Can I have both a Roth IRA and a 401k?

Yes — you can contribute to both a Roth IRA and a 401(k) (or Roth 401(k)) in the same year, subject to each account's limits. The recommended order: 1) Contribute to 401(k) up to employer match, 2) Max your Roth IRA ($7,000), 3) Return to 401(k) up to the annual limit ($23,500). This strategy maximises both employer match benefits and Roth tax-free growth.

What happens to a Roth IRA when you die?

A Roth IRA passes to your named beneficiary. Spouses can treat an inherited Roth IRA as their own, continuing to let it grow tax-free. Non-spouse beneficiaries must withdraw all funds within 10 years of the original owner's death (the 10-year rule under SECURE 2.0), though withdrawals are still tax-free. Naming a beneficiary is critical — assets not transferred to a named beneficiary go through probate.

Is a Roth IRA worth it if I'm 40 or older?
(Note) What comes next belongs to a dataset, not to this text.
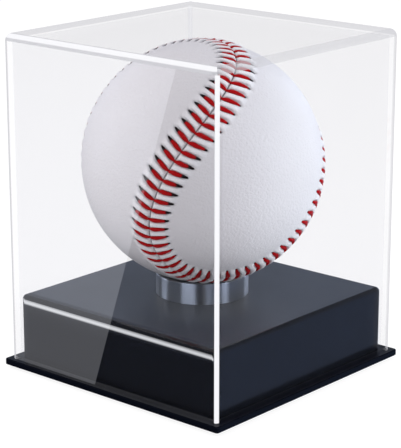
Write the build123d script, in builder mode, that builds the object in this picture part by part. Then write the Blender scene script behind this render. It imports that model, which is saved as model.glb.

Yes — even starting at 40, you have 20+ years of tax-free compounding before traditional retirement age. A $7,000 annual contribution from age 40 to 65 (25 years) at 7% average returns grows to approximately $460,000 — completely tax-free in retirement. The Roth is less advantageous if you're in a very high tax bracket now and expect a lower bracket in retirement, but for most 40-year-olds, it remains the right choice.